In a contrary fashion to a waveguide-type optical directional coupler, a waveguide-type MMI optical coupler requires a connecting section to connect two neighboring waveguides and the connecting section should be formed at a portion where the two waveguides come closer.
Therefore, the distance of the two waveguides formed to be narrower at the portion where the connecting section is formed and to be wider at the other portion. A conventional multi-layer waveguide-type MMI optical coupler has restriction with respect to the arrangement of claddings and cores as well as the above-mentioned conventional multi-layer waveguide-type optical directional coupler.
A waveguide-type optical device, such as a waveguide-type optical switch, a waveguide-type optical deflector, or a waveguide-type optical phase controller (modulator) by utilizing physical effect exemplified by electro-optic (EO) effect, magneto-optic (MO) effect, acousto-optic (AO) effect, and thermo-optic (TO) effect is fabricated.

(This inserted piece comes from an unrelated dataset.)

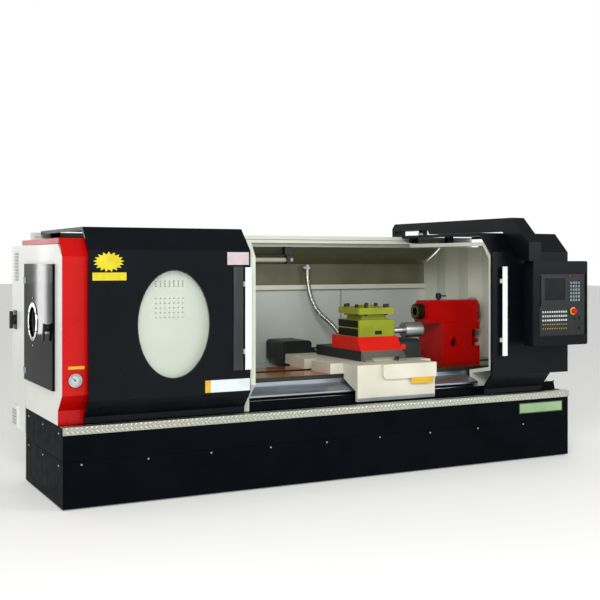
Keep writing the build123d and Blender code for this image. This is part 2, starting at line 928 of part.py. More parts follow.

For example, a waveguide-type optical phase controller utilizing TO effect includes a heater installed at an optical waveguide formed on a substrate and one or more electrodes connected to the heater. Supplying electricity to the heater through the electrodes varies the temperature of the optical waveguide thereby controlling the phase of signal light propagating through a waveguide of the optical waveguide.
At that time, avoiding a part of the optical waveguide which part is not desired to vary in temperature requires a part of the cladding to part which the heater is installed to be thinner.
As a result, since the distance between the heater and the core to guide light should be thin at the portion serving as a phase controller and should be thick at the remaining portion except the phase controller portion, the arrangement of claddings and cores is restricted as well as the above-mentioned multi-layer waveguide-type optical directional coupler.